Güncelleme Tarihi:
İpek İZCİ
Gelecek sene profesyonel müzik hayatınızın 20. yılı olacak. Müziğinizde ne değişti?
-Benim müziğim sözlerden cesaret alıyor ve sözlerle yürüyor. Akademik eğitimim, müziğin temel prensipleri dışında çok derin bir bilgim de yok. Ama söylemim değişti.
Neydi, ne oldu?
-Kulağı şöyle gösteriyordum, artık böyle gösteriyorum (Gülüyor). Ki bu, ilk albümden beri beni takip eden insanların pek de hoşuna gitmiyor. Yeni albümüm ‘Başka’ ve bundan önceki ‘Flu’ albümlerini birlikte ürettiğimiz dostlarımla ortak hedefimiz, enstrümanlara ve seslere çok fazla yer bırakmak oldu. Bir müziğin üzerinde derinlikli felsefe yapan bir adam olmak bıktığım, sıkıldığım bir şey değil. Ama sanki onunla ilgili yapabileceklerimi yaptım gibime geliyor. Ama ne yaparsam yapayım, değişmeyen şeyler var. “Biraz Feridun dinleyeyim de bunalıma gireyim” tadında özetlenebilecek laflar ediliyor.
‘Beyaz’ 1996’da yayımlanmış bir şarkı. Neden 20 yıl sonra bir daha albüme koydunuz?
-Oya Erkaya Ayman, bu şarkıyı caz korosuyla birlikte akapella yapmak istediğini söylemişti. Ama sonra bu proje iptal oldu. “Bakın, hakkında atıp tuttuğunuz adamın 20 yılı oldu” mesajı olsun diye projeyi kendi albümüme taşımayı teklif ettim. O da severek kabul etti. Evet, aslında 1996-2016 çağrışımı olsun diye herhangi bir ilk şarkıyı albüme koymayı düşünüyordum ama ‘Beyaz’ olması tamamen tesadüf oldu.
Çok çabuk kırılan biri olduğunuzu söylemişsiniz. Bu kadar göz önünde olan ve her yaptığı işi yorumlanan biri olarak bu durumla nasıl başa çıktınız? Hâlâ aynı kırılganlıkta mısınız?

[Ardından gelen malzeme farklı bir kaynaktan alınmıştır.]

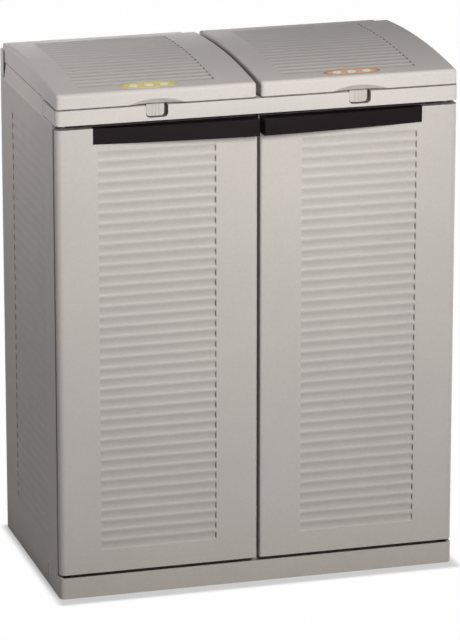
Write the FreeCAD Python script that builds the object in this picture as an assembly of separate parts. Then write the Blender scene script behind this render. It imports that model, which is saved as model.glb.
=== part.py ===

-Yok; hem yaş aldım, hem baba oldum. Bunu hastalıklı görüyorum ama artık öyle değilim. Çünkü herkesin her şeyi yorumlamaktan ziyade astığı, kestiği bir ortamda zaten böyle bir kalkanı geliştirebilmeliydim. Ama itiraf ediyorum, 2000’lerin basında EkşiSözlük’te yazılanlar beni çok incitiyordu. Yine takip ediyorum ama artık kötü enerjiyle yazılanlara değil, pozitif enerjiyle yazılanlara sahip çıkıyorum. Şarkılarımı ve şarkılarla kurduğum bağları korumam zorlaşıyor. O yüzden canım tabii ki yanıyor, sosyal medya üzerinden ciddi linçler de yaşadım.
Gerekçesi neydi?
-Birisi futbol üzerindendi. Yakın geçmişte de siyaseten bir konuda günah keçisi ilan edildim ve o yüzden Twitter’ı kapattım. Instagram ve Facebook’ta fan page tadında bir sayfam var. Şu an 600-700 bin arası takipçimiz var. Daha fazlaydı, bu son yaşadığım linçte yarısı kadarını kaybettik.
Ne hissettiniz?
-Bir insanın karakterini sevmekle, şarkılarını ya da ne bileyim kitaplarını, filmlerini sevmek arasında bir fark olmalı. Bizde bu ikisi karıştırılıyor. Beni sevenlerin üçte biri bir anda sevmiyormuş gibi hissettim, çok kalbim kırıldı. Demek ki sandığım kadar sevilmiyormuşum diye birkaç gece uykusuz kaldım.
Müziğiniz gündemden nasıl etkileniyor?
-Ben sokağın, sokaktaki insanın şarkısını hiç yazamadım.
Denediniz mi?
-Denedim. Son yıllarda ülkemizi her konuda cepheleştiren bir siyasi iklim var. Bu anlamda bana da sanki gibi bir siyasetçi, bir ideologmuşum gibi anlamlar biçip beni infaz edenler oldu. Ben hep kendime dönük hikâyeler yazdım, sokaktaki insanın derdine hiç girmedim. Toplumsal hafızamızı son 3-5 yıla çevirdiğimizde çok ön plana çıkmış olaylarla ilgili elbette çok şey yazılabilir ama ben o olaylardaki duygu bütünlüğümü süzemezdim. Çünkü öfke beni harekete geçiren bir duygu değil. Öfkeyle yazamıyorum. Ama konserlerde tabii ki etkileniyorum.